建設業における働き方の大変革

ひと

鉄建建設(株)社長

林 康雄

 

建設業を取り巻く経営環境は震災復興、アベノミクス、東京オリンピック・パラリンピック等により、非常に好調な状態が継続しております。この状況はオリンピック・パラリンピックがある2020 年までは継続するもの思われます。どこの建設会社も目一杯の工事量を抱え、人手不足にきゅうきゅうとしている中、働き方改革というこれまでにない大変革を行わなければなりません。
このことは将来とも日本の基幹産業として建設業が生き残るための絶対条件であります。

私は鉄建建設に2013 年6 月に来て5 年弱経ちます。最も驚いたことは、建設業では週休二日制が全く確立されていないことであります。日曜日こそ休みになりますが、土曜日も基本的に作業所は作業を行っています。勤務割上は土曜非番で、日曜は公休日となっていて週休2 日制となっていますが、その通りに休んでいるのは本社・支店等の管理部門だけで、作業所は週1 回の日曜閉所だけでそれ以外の土曜・祝日は稼動しているのがほとんどです。したがって土曜・祝日は全て超勤対応となっています。4回の土曜出勤で40 時間程度の超勤がつき、平日の超勤と合わせると軽く一人60 時間~80 時間となってしまいます。鉄建建設の社員で昨年一年間の最大超勤時間は年間で1115 時間、月平均95 時間という人が居ました。
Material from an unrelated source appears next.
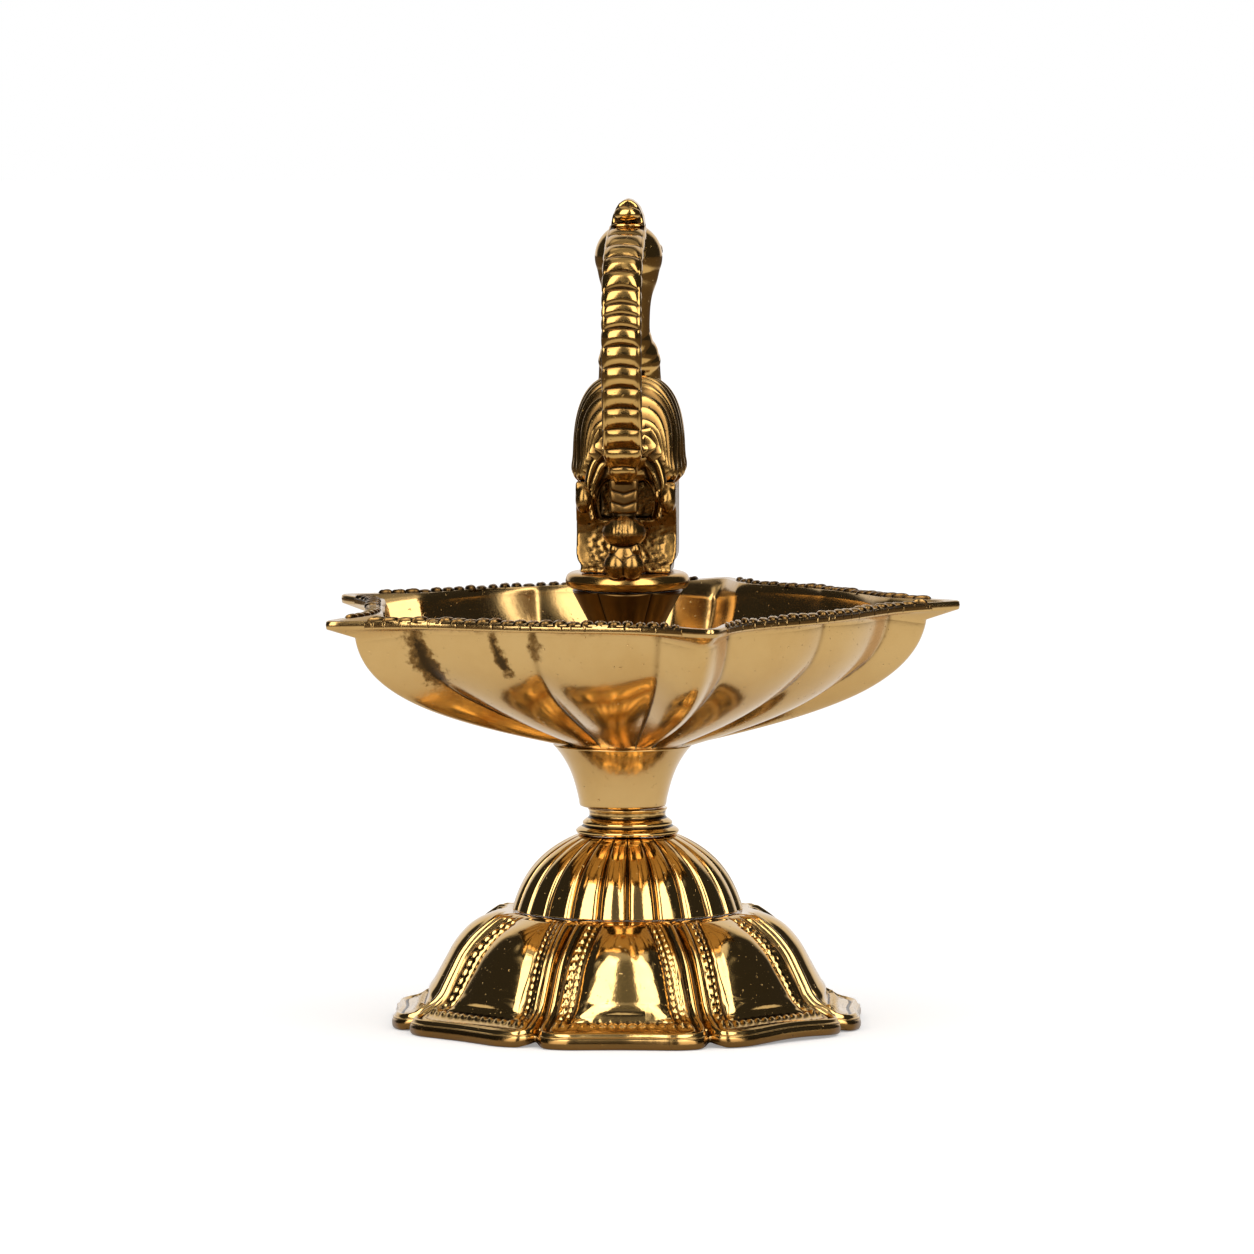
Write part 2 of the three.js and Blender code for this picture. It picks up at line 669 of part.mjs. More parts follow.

安倍内閣における働き方改革の一環として、建設業についても罰則付きの時間外労働規制の適用除外とせず、5 年間の猶予はあるものの今後は一般規則が適用となります。従って建設業はこの5 年間の猶予期間において段階的に働き方改革を進め、長時間労働の是正と週休二日制の確立を行なっていかなければなりません。将来を展望した場合、若年層の入職が進まず、高齢層の大量退職も予想され、10 年を待たずに建設業の生産体制は破綻することが懸念されています。長時間労働を是正し、週休二日制を確立することは、今後の労働法制改定や建設業の担い手の確保という観点からは避けては通れない変革であり、なんとしてもやり遂げなければなりません。しかしながら建設業の現在の状況は、技術者も技能者も大変逼迫している状態であり、このような状況下で一人当たりの総労働時間を減らすことは、実際の工事の推進と社員管理を行なっている現場のマネジメントとしては非常に厳しいものがあります。
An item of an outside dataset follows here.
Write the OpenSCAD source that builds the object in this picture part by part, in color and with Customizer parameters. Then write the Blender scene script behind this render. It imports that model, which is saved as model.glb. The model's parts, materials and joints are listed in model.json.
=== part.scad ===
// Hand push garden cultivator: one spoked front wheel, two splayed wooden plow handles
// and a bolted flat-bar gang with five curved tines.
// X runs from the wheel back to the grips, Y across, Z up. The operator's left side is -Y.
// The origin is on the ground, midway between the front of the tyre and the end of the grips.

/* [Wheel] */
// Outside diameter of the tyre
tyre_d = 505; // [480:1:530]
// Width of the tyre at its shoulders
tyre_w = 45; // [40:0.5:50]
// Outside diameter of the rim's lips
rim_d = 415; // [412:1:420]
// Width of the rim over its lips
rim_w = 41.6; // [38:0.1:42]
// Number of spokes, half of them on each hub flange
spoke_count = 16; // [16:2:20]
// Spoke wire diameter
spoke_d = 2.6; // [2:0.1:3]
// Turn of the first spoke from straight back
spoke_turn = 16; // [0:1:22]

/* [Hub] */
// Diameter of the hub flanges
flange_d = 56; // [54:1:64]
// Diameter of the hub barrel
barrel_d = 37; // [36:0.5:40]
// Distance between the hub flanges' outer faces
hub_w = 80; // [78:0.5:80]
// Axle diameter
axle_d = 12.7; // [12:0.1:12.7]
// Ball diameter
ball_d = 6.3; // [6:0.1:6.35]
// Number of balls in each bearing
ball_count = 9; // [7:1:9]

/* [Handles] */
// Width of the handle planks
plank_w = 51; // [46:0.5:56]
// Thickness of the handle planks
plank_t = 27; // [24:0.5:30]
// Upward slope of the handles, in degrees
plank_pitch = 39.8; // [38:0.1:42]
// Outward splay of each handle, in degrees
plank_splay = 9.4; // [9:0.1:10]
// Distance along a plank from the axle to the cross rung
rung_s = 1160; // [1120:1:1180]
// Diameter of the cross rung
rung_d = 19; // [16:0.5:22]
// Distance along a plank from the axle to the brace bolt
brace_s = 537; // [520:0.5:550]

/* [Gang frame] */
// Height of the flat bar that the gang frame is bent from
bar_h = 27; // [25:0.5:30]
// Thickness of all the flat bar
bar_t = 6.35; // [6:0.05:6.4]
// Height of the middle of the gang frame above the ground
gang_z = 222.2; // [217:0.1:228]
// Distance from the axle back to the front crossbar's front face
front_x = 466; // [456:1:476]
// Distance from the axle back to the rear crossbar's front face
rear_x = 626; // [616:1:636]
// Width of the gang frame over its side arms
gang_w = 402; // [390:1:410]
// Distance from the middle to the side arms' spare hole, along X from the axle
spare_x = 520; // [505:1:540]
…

それを乗り越え改革を推進していくには、生産性向上が絶対条件であります。調査、測量、設計、契約、施工、竣工等あらゆる分野において、ICT技術や、IOTやAIの活用を図り、3次元データの活用、施工における機械化・ロボット化、プレキャスト化等ハード対策の他、書類の削減、立会いの省略等ソフト分野における対策も合わせて行い、生産性向上の成果を一つ一つ着実に積み上げて行くことが急務であります。また、労働日数の減少に対して、作業員の減収補償という問題も発生する他、発注者に対しては、工期の延伸や工事費増などを要請していく必要があります。いずれにしても発注者の理解と協力が必要であり受発注者が一体となった取り組みが必要になります。
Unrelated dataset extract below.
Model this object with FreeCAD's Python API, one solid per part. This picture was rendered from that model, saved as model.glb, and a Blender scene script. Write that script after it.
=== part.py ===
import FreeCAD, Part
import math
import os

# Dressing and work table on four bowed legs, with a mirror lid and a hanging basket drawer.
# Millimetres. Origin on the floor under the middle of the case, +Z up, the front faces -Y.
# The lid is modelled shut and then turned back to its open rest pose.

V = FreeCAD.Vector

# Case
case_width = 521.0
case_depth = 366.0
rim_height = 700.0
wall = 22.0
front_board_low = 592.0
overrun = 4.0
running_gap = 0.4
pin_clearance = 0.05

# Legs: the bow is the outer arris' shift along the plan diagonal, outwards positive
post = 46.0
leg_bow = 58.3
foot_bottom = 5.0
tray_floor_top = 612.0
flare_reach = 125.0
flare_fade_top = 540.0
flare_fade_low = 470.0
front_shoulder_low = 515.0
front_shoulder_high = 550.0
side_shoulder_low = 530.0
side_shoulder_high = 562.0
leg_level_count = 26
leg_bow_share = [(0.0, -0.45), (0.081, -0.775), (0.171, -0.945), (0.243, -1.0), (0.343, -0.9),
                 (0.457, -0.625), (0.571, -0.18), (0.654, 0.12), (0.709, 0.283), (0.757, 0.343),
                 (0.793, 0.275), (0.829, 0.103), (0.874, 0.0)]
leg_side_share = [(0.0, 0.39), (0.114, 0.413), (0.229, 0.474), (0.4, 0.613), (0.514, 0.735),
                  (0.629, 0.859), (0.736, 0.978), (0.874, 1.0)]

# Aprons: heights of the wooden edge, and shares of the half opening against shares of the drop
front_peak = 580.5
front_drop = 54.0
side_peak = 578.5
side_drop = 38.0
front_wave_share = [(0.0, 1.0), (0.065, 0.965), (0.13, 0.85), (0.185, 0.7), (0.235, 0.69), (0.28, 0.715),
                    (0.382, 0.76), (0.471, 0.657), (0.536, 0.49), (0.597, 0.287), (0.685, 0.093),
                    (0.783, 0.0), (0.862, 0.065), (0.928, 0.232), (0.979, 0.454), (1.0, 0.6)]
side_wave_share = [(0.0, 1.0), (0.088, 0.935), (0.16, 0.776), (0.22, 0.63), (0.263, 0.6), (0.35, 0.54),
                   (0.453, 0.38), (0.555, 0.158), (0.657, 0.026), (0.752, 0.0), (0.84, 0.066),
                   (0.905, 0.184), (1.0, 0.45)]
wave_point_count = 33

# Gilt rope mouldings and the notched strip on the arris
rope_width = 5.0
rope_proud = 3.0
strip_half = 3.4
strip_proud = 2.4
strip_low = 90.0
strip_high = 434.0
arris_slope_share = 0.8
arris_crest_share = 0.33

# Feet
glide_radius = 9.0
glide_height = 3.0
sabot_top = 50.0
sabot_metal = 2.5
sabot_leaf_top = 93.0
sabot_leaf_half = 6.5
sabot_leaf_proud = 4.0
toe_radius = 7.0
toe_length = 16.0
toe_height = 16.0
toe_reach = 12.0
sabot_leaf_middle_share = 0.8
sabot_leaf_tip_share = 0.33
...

特に鉄道工事においては、夜間、線閉・き電停止による施工のため、土日の施工が多く作業所の閉所を何曜日にするかという問題もあります。地域や作業内容によって鉄道事業者の対応も違ってきますので、個々の件名毎に閉所日の設定について受発注者間で合意をして進めていく必要もあります。

当社では鉄道工事が4 割強を占めていますのでその調整が大きな課題であります。ちなみに国家公務員の週休二日制がスタートしたのが1992 年(平成4 年)ですので、建設業は週休二日は30 年遅れとなります。いずれにしましても、2018 年は働き方改革のスタートの年であります。